Een terrasje pakken, een café bezoeken of uit eten gaan: een droom voor veel mensen na maanden van coronabeperkingen. Ofwel: een drankje, een hapje en gezelligheid. Dit zijn precies de belangrijkste ingrediënten van de Spaanse tapas, de gerechtjes die door de Spaanse overheid in 2018 zijn aangemeld als cultureel erfgoed. Wat maakt tapas tot cultureel erfgoed en hoe is die cultuur ontstaan?
Over de oorsprong van de tapas doen verschillende verhalen de ronde. Zo dronk de 13e eeuwse koning Alfons X van Castilië en León op doktersadvies wijn. Om het effect van de alcohol enigszins te verhullen (in het Spaans ‘tapar’) at hij er een hapje bij. Een andere theorie zoekt het bij de katholieke koningen Isabel en Ferdinand, die vooral de geschiedenisboeken in zijn gegaan met de herovering van Granada op de Moren en als grondvesters van een groot Spaans rijk na de ontdekking van Amerika. In dat Spaanse rijk bloeide de handel, wat ook leidde tot drukte in de tavernes. Volgens het verhaal verplichtten de koningen de uitbaters om bij de drank ook hapjes te serveren, om gevechten tussen dronkaards te voorkomen. Of was het koning Ferdinand die onderweg naar Cádiz stopte bij een taverne en vroeg om zijn glas wijn te bedekken met een snee brood tegen de vliegen? De barman zou daarop gezegd hebben: ‘Aquí tiene su tapa, majestad’. (‘Hier is uw deksel, majesteit.’)
Bij het ir de tapas, of tapear, draait het voor Spanjaarden echt om de mensen.
Niemand weet waar en waarom de eerste tapa is geserveerd, maar wat zegt het woordenboek? In de eerste woordenboeken van de Real Academia Española (RAE, de Koninklijke Spaanse Academie) heeft het woord tapa alleen de betekenis deksel. In 1939 wordt daaraan de betekenis van ‘een kleine portie eten’ toegevoegd, met de opmerking dat dit alleen geldt voor de zuidelijke regio Andalusië. Misschien zijn de eerste tapas wel geserveerd door een barman uit Andalusië die een glas wijn of sherry bedekte met een plakje ham tegen de vliegen. Hij ontdekte dat mensen na het zoute hapje meer gingen drinken en had zo een goede manier gevonden om zijn omzet te vergroten. Wat daarna in heel Spanje navolging kreeg. In 1970 is een tapa volgens de RAE in heel Spanje ‘een kleine portie eten die je bij een drankje serveert’.

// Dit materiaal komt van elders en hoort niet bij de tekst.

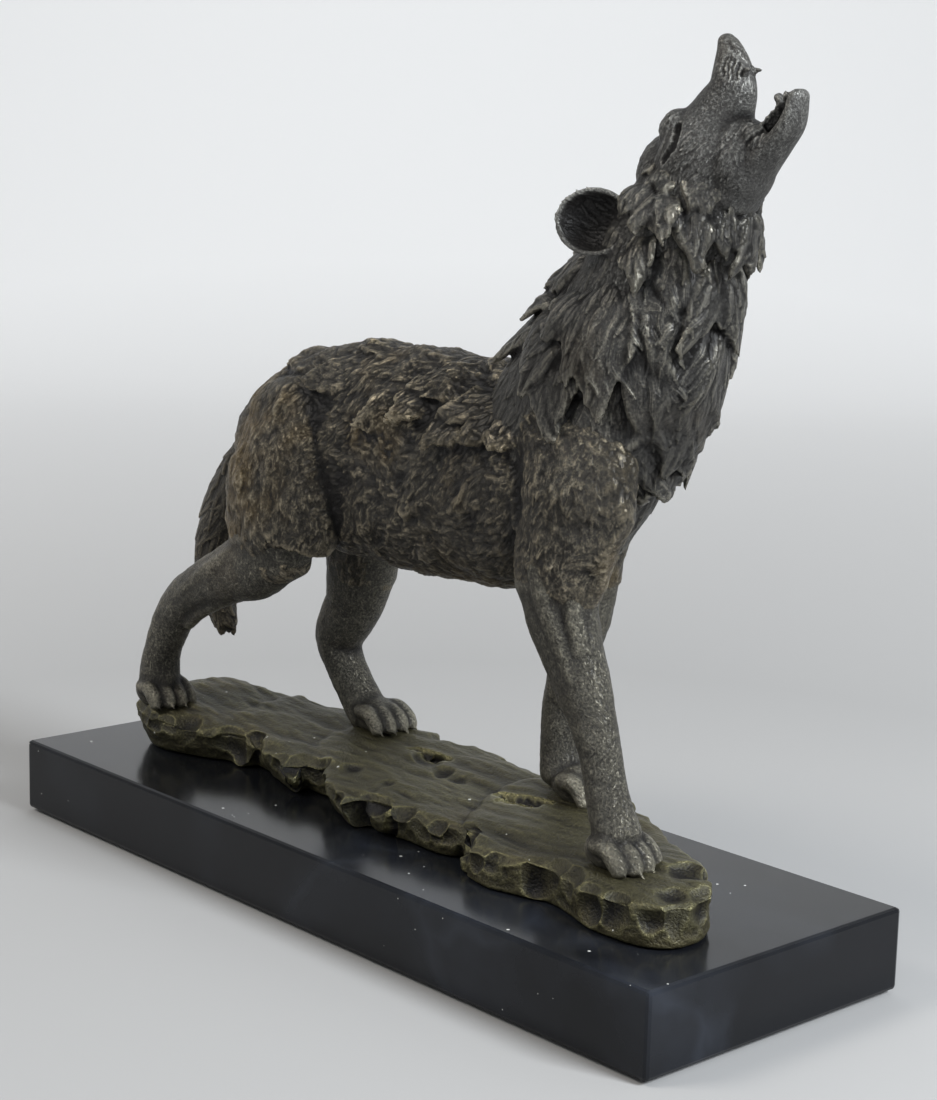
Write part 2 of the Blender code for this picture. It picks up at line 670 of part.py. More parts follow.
def make_casting(material):
    """The wolf and its ledge, one bronze casting with two stud holes under it."""
    mesh = bmesh.new()
    add_limb(mesh, flat_path(TRUNK), crest=0.12)
    add_limb(mesh, flat_path(NECK))
    for limb in (RIGHT_FORELEG, LEFT_FORELEG, RIGHT_THIGH, RIGHT_SHANK, LEFT_THIGH, LEFT_SHANK, TAIL):
        add_limb(mesh, limb)
    for x, y in PAWS:
        add_paw(mesh, x, y)
    add_head(mesh)
    lay_locks(mesh, NECK, MANE_LOCKS)
    lay_locks(mesh, TRUNK, FLANK_LOCKS)
    for plate in range(len(PLATES)):
        add_plate(mesh, plate)
    drawn = Matrix.Translation((0.0, 0.0, -SLAB_TOP))
    bmesh.ops.scale(mesh, vec=[FIGURE_SCALE] * 3, space=drawn, verts=mesh.verts[:])
    casting = new_object("wolf_and_ledge_casting", mesh, material)
    skin = casting.modifiers.new("skin", "REMESH")
    skin.mode = "VOXEL"
    skin.voxel_size = SKIN_VOXEL * MM
    casting.data = evaluated_mesh(casting)
    rough_cast(casting.data)
    soften = casting.modifiers.new("soften", "SMOOTH")
    soften.iterations = 2
    triangles = sum(len(polygon.vertices) - 2 for polygon in casting.data.polygons)
    facets = casting.modifiers.new("facets", "DECIMATE")
    facets.ratio = min(CASTING_FACETS / triangles, 1.0)
    facets.use_collapse_triangulate = True
    depth = 40.0
    below = new_box("seat_cutter", (SLAB_LENGTH * 2, SLAB_WIDTH * 2, depth),
                    (0, 0, LEDGE_SEAT - depth / 2))
    cut(casting, below)
    for index, place in enumerate(STUD_PLACES):
        radius = STUD_DIAMETER / 2 + SEAT_GAP
        top = LEDGE_SEAT + STUD_ENGAGEMENT + SEAT_GAP
        hole = new_cylinder(f"tapping_cutter_{index + 1}", radius, LEDGE_SEAT - 5, top, place, 24)
        cut(casting, hole)
    return casting


def make_slab(material):
    """The polished slab, chamfered all round, bored and counterbored for the studs."""
    slab = new_box("marble_slab", (SLAB_LENGTH, SLAB_WIDTH, SLAB_THICKNESS),
                   (0, 0, (SLAB_BASE + SLAB_TOP) / 2), material)
    chamfer = slab.modifiers.new("chamfer", "BEVEL")
    chamfer.width = SLAB_CHAMFER * MM
    chamfer.segments = 2
    for index, place in enumerate(STUD_PLACES):
        bore = new_cylinder(f"bore_cutter_{index + 1}", STUD_DIAMETER / 2 + STUD_HOLE_CLEARANCE,
                            SLAB_BASE - 5, SLAB_TOP + 5, place, 32)
        sink = new_cylinder(f"counterbore_cutter_{index + 1}", COUNTERBORE_DIAMETER / 2,
                            SLAB_BASE - 5, SLAB_BASE + COUNTERBORE_DEPTH, place)
        cut(slab, bore)
        cut(slab, sink)
    return slab


def make_fixings(steel):
    """A stud, a washer and a nut at each place."""
    for index, place in enumerate(STUD_PLACES):
        shoulder = SLAB_BASE + COUNTERBORE_DEPTH
        washer_top = shoulder - SEAT_GAP
        washer_low = washer_top - WASHER_THICKNESS
        nut_top = washer_low - SEAT_GAP
        nut_low = nut_top - NUT_HEIGHT
        new_cylinder(f"stud_{index + 1}", STUD_DIAMETER / 2, nut_low - STUD_TAIL,
                     LEDGE_SEAT + STUD_ENGAGEMENT, place, 24, steel)
        hole = STUD_DIAMETER / 2 + SEAT_GAP
        washer = new_cylinder(f"washer_{index + 1}", WASHER_DIAMETER / 2, washer_low, washer_top,
                              place, 40, steel)
        cut(washer, new_cylinder(f"washer_cutter_{index + 1}", hole, washer_low - 1, washer_top + 1,
                                 place, 24))
        corner = NUT_ACROSS_FLATS / 2 / math.cos(math.pi / 6)
        nut = new_cylinder(f"nut_{index + 1}", corner, nut_low, nut_top, place, 6, steel)
        cut(nut, new_cylinder(f"nut_cutter_{index + 1}", hole, nut_low - 1, nut_top + 1, place, 24))


def make_pads(felt):
    """A felt pad under each corner of the slab."""
    across = SLAB_LENGTH / 2 - PAD_INSET
    deep = SLAB_WIDTH / 2 - PAD_INSET
    for name, x, y in (("tail_right", -across, -deep), ("tail_left", -across, deep),
                       ("nose_right", across, -deep), ("nose_left", across, deep)):
        new_cylinder(f"felt_pad_{name}", PAD_DIAMETER / 2, 0.0, PAD_TOP, (x, y), 32, felt)


def main():
    for item in list(bpy.data.objects):
        bpy.data.objects.remove(item)
    make_casting(new_material("bronze", (0.10, 0.075, 0.04), 0.42, 0.9))
    make_slab(new_material("black_marble", (0.008, 0.009, 0.011), 0.12, 0.0))
    make_fixings(new_material("zinc_steel", (0.5, 0.5, 0.5), 0.35, 1.0))
    make_pads(new_material("felt", (0.02, 0.05, 0.03), 0.95, 0.0))


main()
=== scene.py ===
"""Howling wolf figurine in patinated bronze on a black marble slab: the finished look."""
import math
import random

import bmesh
import bpy
import numpy as np
from bpy.props import FloatProperty, FloatVectorProperty, PointerProperty
from bpy.types import Operator, Panel, PropertyGroup
from mathutils import Matrix, Vector, kdtree, noise


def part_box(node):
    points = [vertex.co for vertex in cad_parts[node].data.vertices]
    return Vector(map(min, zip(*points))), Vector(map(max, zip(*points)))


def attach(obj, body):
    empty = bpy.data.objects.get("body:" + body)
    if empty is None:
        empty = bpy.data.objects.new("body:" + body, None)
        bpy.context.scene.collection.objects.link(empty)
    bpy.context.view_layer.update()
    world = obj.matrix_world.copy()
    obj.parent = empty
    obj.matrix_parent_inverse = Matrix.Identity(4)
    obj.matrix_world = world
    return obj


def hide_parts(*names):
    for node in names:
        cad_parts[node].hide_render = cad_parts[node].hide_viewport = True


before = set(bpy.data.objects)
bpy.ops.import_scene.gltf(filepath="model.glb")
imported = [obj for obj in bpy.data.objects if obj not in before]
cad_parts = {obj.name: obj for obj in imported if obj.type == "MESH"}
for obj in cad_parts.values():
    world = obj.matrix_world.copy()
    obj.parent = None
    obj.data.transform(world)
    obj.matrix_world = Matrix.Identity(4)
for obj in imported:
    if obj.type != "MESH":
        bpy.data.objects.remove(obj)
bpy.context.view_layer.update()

bl_info = {
    "name": "Howling Wolf Figurine",
    "version": (1, 0, 0),
    "blender": (4, 5, 0),
    "location": "View3D > Sidebar > Wolf",
    "description": "Builds a bronze wolf on its rock ledge and marble slab",
    "category": "Object",
}

MM = 0.001
CASTING = "wolf_and_ledge_casting"
SLAB_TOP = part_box("marble_slab")[1][2] / MM
LEDGE_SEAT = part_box(CASTING)[0][2] / MM
LEDGE_HEIGHT = 17.0
GROUND = SLAB_TOP + LEDGE_HEIGHT

# Slope of the ledge's top, as the casting has it
LEDGE_CROSS_SLOPE = 0.12
LEDGE_TAIL_START = -90
LEDGE_TAIL_RUN = 40
LEDGE_TAIL_RISE = 4.0
LEDGE_NOSE_START = 90
LEDGE_NOSE_RUN = 65
LEDGE_NOSE_RISE = 5.0
LEDGE_LIP_DROP = 2.6
LEDGE_UNDERCUT = (6.5, 6.5, 6.0, 1.0)
PLATE_RISE = 1.9
PLATE_FALL = 1.7

# The casting's own forms, in millimetres: x, height above the ledge, half depth, half width
TRUNK = (
    (-103, 113, 14, 12),
    (-92, 116, 27, 19),
    (-72, 118, 37, 24),
    (-42, 122, 41, 25),
    (-8, 123, 42.8, 25),
    (26, 122.5, 42.2, 27),
    (60, 124, 40, 28),
    (85, 132, 32, 26),
    (98, 139, 21, 19),
    (106, 143, 12, 12),
)
NECK = (
    (70, 124, 38, 25),
    (83, 141, 38, 27),
    (94, 158, 35, 27),
    (104.5, 173, 33, 26),
    (112, 185, 31, 25),
    (121.5, 205, 26.5, 21.5),
    (129.5, 218, 22, 19),
    (135.5, 229, 20, 17),
    (139.5, 239, 19, 16),
    (141.5, 246, 16, 13.5),
    (143.5, 252, 11.3, 9.8),
    (146.8, 258, 9, 7.8),
    (146.8, 264, 7.6, 6.8),
    (145.3, 270, 5.8, 5.4),
    (143, 274.5, 3.2, 3.2),
)
# The muzzle runs on from the skull, a little slimmer than the casting's; the jaw hangs open below it
MUZZLE = (
    (146.4, 258, 8.6, 7.6),
    (146.2, 264, 7.0, 6.6),
    (144.9, 270, 5.0, 5.0),
    (142.8, 274.5, 2.8, 3.0),
)
JAW = (
    (149, 227, 9.5, 11),
    (158.5, 235.6, 6.0, 8.6),
    (166.2, 242.4, 4.2, 6.8),
    (171.6, 248.8, 3.6, 5.8),
    (173.8, 257, 2.6, 4.4),
)
TONGUE = (
    (158, 243, 2.6, 3.4),
    (163, 246.5, 2.4, 3.4),
    (166.5, 250.5, 2.0, 3.2),
    (167.4, 254.5, 1.6, 2.6),
    (165.6, 256.6, 1.5, 2.2),
)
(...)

De eerste tapas zijn misschien geserveerd door een barman uit Andalusië die een glas wijn of sherry bedekte met een plakje ham tegen de vliegen.
Het is niet gebleven bij een plakje ham. Elke bar, elke streek heeft zijn eigen specialiteiten. In Andalusië vind je bijvoorbeeld vaak gefrituurde ansjovis, garnalen in knoflook en spinazie met kikkererwten. In Barcelona kun je genieten van brood met tomaat (en knoflook), het pa amb tomaquét, en de basis van patatas bravas ligt in Madrid. Vrijwel overal in Spanje serveren ze vleeswaren als Iberische ham en chorizo, kroketjes, olijven en tortilla de patatas. In Baskenland is de tapastraditie ietsjes anders. Ze serveren er pinchos (of pintxos): plakjes (stok-)brood met beleg van vlees, vis, ei, olijven, of groenten, of een combinatie. Een prikker houdt alles bij elkaar en dat is om meerdere reden handig, want bij het afrekenen telt de ober het aantal prikkers. Tapas zijn dus hapjes die een rijkdom aan Spaanse gerechten laten zien, maar is dat een reden om ze te (willen) benoemen als cultureel erfgoed? Het belangrijkste culturele aspect van de tapas zit niet zozeer in die verschillende hapjes, maar in de manier van eten en de manier van leven die daarbij horen. Bij het ir de tapas, of tapear, draait het voor Spanjaarden echt om de mensen. Je gaat met vrienden van de ene naar de andere bar, drinkt een biertje of een glas wijn, deelt wat tapas, praat en lacht. Een cultuur waarbij de focus echt ligt op samen genieten. Een cultuur die ze zo belangrijk vinden dat ze elk jaar op de derde donderdag van juni de Día Mundial de la Tapa vieren (wereldwijde tapasdag). Op die dag zijn er veel workshops, proeverijen en wedstrijden. De activiteiten waren vorig jaar noodgedwongen online. Hopelijk kunnen de Spanjaarden, en de toeristen, snel weer van tapas genieten zoals het hoort: samen met vrienden, onder het genot van een drankje en pratend over de mooie dingen in het leven.